Average and poor Americans would be better off with a simple formula to set money expansion. Then fire the private 'Federal Reserve' banksters and let someone else have the contract to clear checks.

It is long past time to end the 3rd central bank.


Except for their role as referee. Forcing banks to implement their real time payments system FedNow seems like a good thing, but I’m just learning about it.


How well did they do as referee in 2008? Did they take prompt corrective action when it was obvious banks and rating agencies were mispricing their balance sheet items, or mostly wait for explosion and then bail out their buddies?


The FED has tools to affect monetary base (physical currency + bank reserves). But inflation is mostly a function of money supply (physical currency + deposits), not monetary base. All tools at FED's disposal are very indirect, leading to frequent "pushing on a string" situations


That narrative makes sense, except for one thing: why wouldn't the Fed have taken their foot off the gas once inflation hit, say, 4%? Why wait until we're at 6.8%?


The other mandate of the Fed is getting full employment. Pumping money into the economy helps increase employment and there is a long way to go to get back to pre-pandemic levels on that metric.

They believed the inflation was transitory, and were going to wait it out. Now it's very clearly not transitory, so they are taking action


Ah, the Phillips curve. I recommend you make some charts for yourself comparing US unemployment figures with CPI inflation and see if you can spot the curve.

hint: https://www.hussmanfunds.com/wmc/wmc110404.htm

spoiler: " there is in fact no strong "tradeoff" between unemployment and general price inflation, and almost certainly not an exploitable one. The Phillips Curve is essentially a statement that lower unemployment is associated with higher inflation in real wages. The strategy of accepting higher inflation in hopes of achieving lower unemployment (which is the basis of Bernanke's policy efforts) not only drops the phrase "real wages" but reverses the direction of cause and effect. "
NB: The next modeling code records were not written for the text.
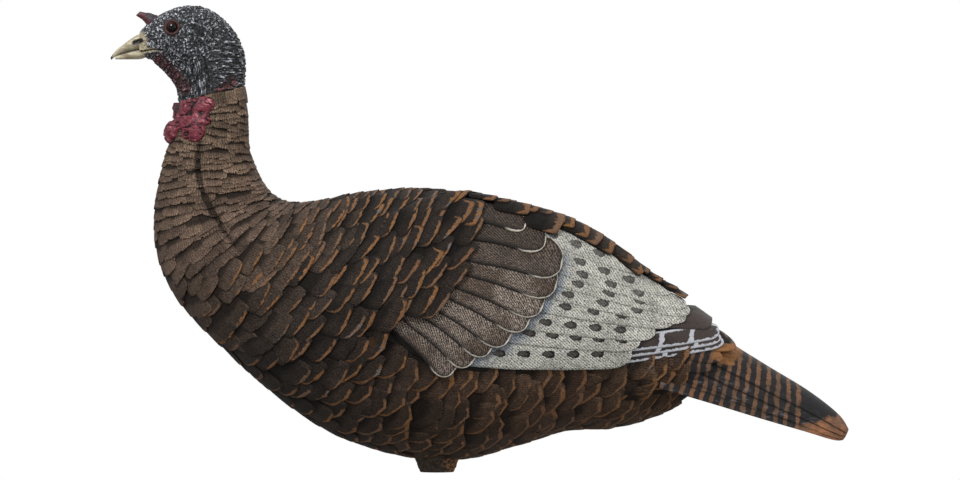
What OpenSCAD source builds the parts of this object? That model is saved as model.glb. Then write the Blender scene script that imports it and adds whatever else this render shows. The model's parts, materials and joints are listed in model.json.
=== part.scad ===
// Hen turkey decoy: hollow half shells on a swivelling stake socket, with a turning, pull-off head.
// Origin at the centre of the stake socket's mouth. +Z is up, the head points along -X, the tail along +X.

/* [Shell] */
// Wall of the moulded body shells
wall = 3; // [2.5:0.1:3.5]
// Wall of the soft head
head_wall = 3.5; // [3:0.1:4]

/* [Stake socket] */
// Radius of the socket that takes the ground stake
socket_r = 5; // [4:0.1:5.5]
// Depth of the socket
socket_len = 200; // [160:1:205]
// Radius of the swivel sleeve around the socket
sleeve_r = 8; // [7.8:0.1:8.5]
// Radial clearance of the turning fits
running = 0.08; // [0.04:0.01:0.1]

/* [Neck joint] */
// Forward lean of the neck's axis, in degrees
neck_tilt = 14; // [10:0.5:16]
// Half of the neck's depth at the joint
neck_depth = 36; // [35:0.5:37]
// Half of the neck's width at the joint
neck_width = 33; // [33:0.5:34]
// Gap between the neck's rim and the head's rim
neck_gap = 0.4; // [0.3:0.05:0.5]
// Radius of the spigot that plugs into the neck collar
spigot_r = 20; // [18:0.5:21]

/* [Wings and tail] */
// Thickness of the wing panels
wing_t = 6; // [4:0.5:7]
// Thickness of the tail fan
tail_t = 4; // [3:0.5:4.5]

/* [Face] */
// Radius of the eye balls
eye_r = 8.5; // [8:0.1:9]

/* [Hidden] */
$fn = 64;
// Facets of the O-ring's section
ring_fn = 32;
// How far cutting tools reach past what they cut
cut = 1;
// The gap between turning faces that are not a bearing, and between parts that only slip together
face_gap = 0.3;
slip = 0.1;

// Half-section resolution: steps along a loft between two stations, and steps round half a section
per_station = 2;
half_steps = 16;
ring_steps = 24;

// The neck joint: its centre on the centre plane, and the direction across the neck
neck_c = [-240, 402.5];
neck_across = [cos(neck_tilt), sin(neck_tilt)];
neck_up = [-sin(neck_tilt), cos(neck_tilt)];

// A loft station is [lower x, lower z, upper x, upper z, half width, egg]: the section's two points
// on the centre plane, its half width, and how much wider it is low down than high up.
function neck_station(lift, depth, width) =
    let (c = neck_c + neck_up * lift, a = neck_across * depth)
    [c[0] - a[0], c[1] - a[1], c[0] + a[0], c[1] + a[1], width, 0];

TRUNK = [
    neck_station(0, neck_depth, neck_width),
    [-279, 366, -203, 377, 34, 0],
    [-288, 338, -201, 344, 37, 0],
    [-296, 306, -191, 317, 43, 0.02],
    [-300, 272, -180, 299, 51, 0.04],
    [-298, 238, -166, 289, 61, 0.06],
    [-286, 202, -146, 286, 72, 0.08],
    [-262, 168, -120, 289, 83, 0.1],
    [-222, 129, -92, 295, 92, 0.12],
    [-175, 86, -60, 299, 99, 0.14],
    [-125, 51, -25, 301, 104, 0.14],
    [-75, 29, 15, 298, 106, 0.14],
    [-20, 17, 60, 289, 105, 0.12],
    [35, 17, 105, 278, 102, 0.1],
    [88, 31, 148, 263, 95, 0.08],
    [140, 46, 188, 239, 84, 0.06],
    [190, 49, 222, 210, 70, 0.04]
];
BODY = concat(TRUNK, [
    [232, 61, 250, 172, 47, 0.02],
    [262, 76, 275, 150, 32, 0],
    [278, 90, 288, 134, 17, 0]
]);
// The surface that the wings lie on: the trunk, then the tail fan's back
WING_BED = concat(TRUNK, [
    [228, 60, 258, 187, 63, 0.02],
    [258, 68, 282, 169, 58, 0],
    [284, 66, 304, 153, 52, 0],
    [306, 60, 326, 138, 46, 0]
]);
// Outline of a wing on that surface: [place along the loft, lower angle, upper angle]
WING = [
    [9.6, -88, -50],
    [10.4, -93, -36],
    [11.4, -104, -28],
    [12.6, -107, -27],
    [14, -106, -29],
    [15.4, -102, -32],
    [16.8, -90, -32],
    [18, -72, -31],
    [18.9, -52, -28],
    [19.3, -42, -34]
];
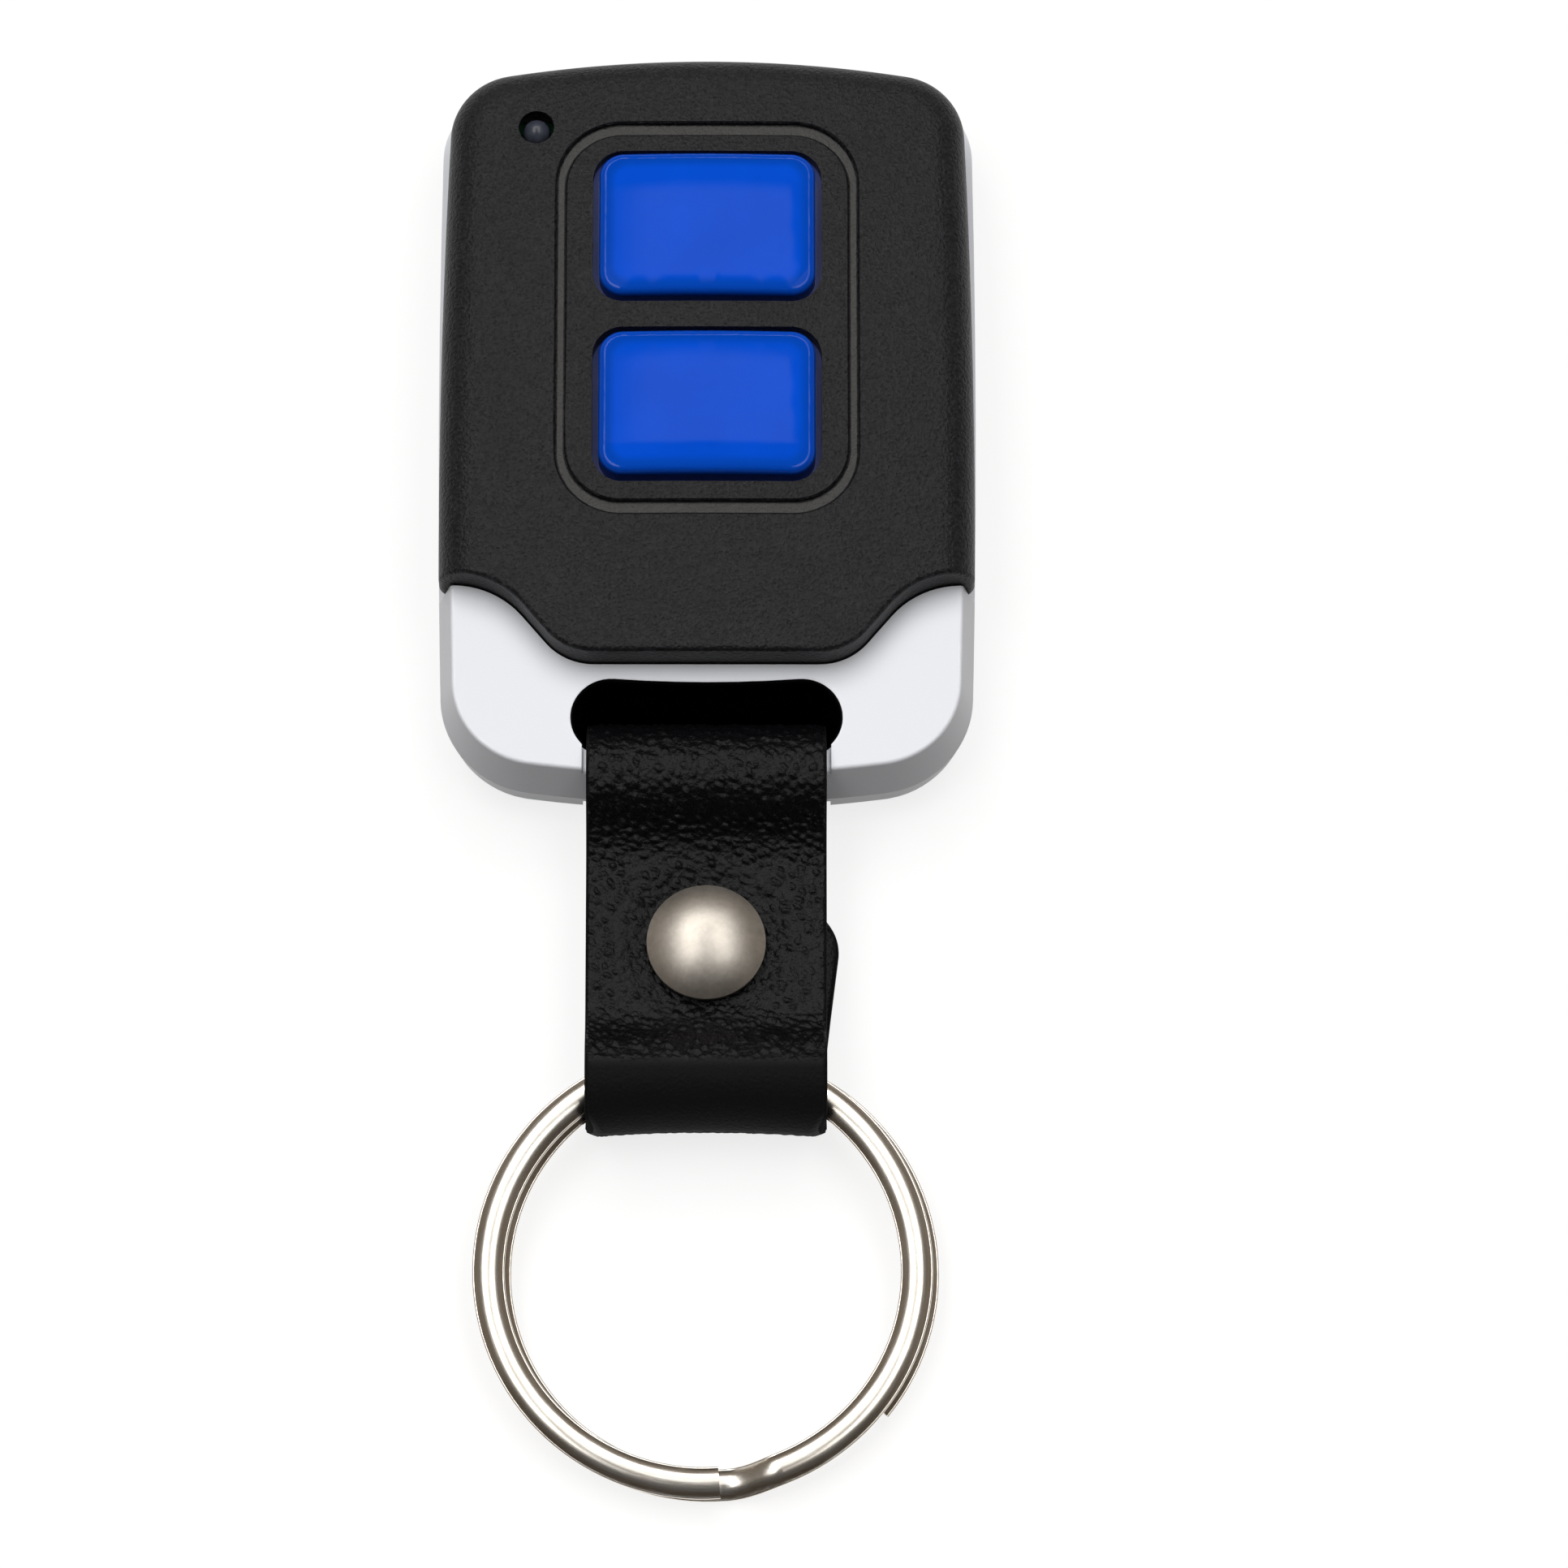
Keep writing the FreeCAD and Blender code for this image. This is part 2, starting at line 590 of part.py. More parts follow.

Also, it has clearly not been transitory for most of 2021. The "transitory" claim was backed partly by the pandemic, but relied on a 1-year lag. If, however, you used a 2-year lag (thus eliminating pandemic effects...


I was just explaining what the Fed's public reasoning has been. I am not knowledgeable enough to comment on the correctness of the theory.


In the long run all is transitory. That being any action in a complex system can result in an unforeseen cascade of effects.


Inflation has been well below goal levels in recent years. Their goal this year was to have it well above average to make up for the past and keep unemployment low.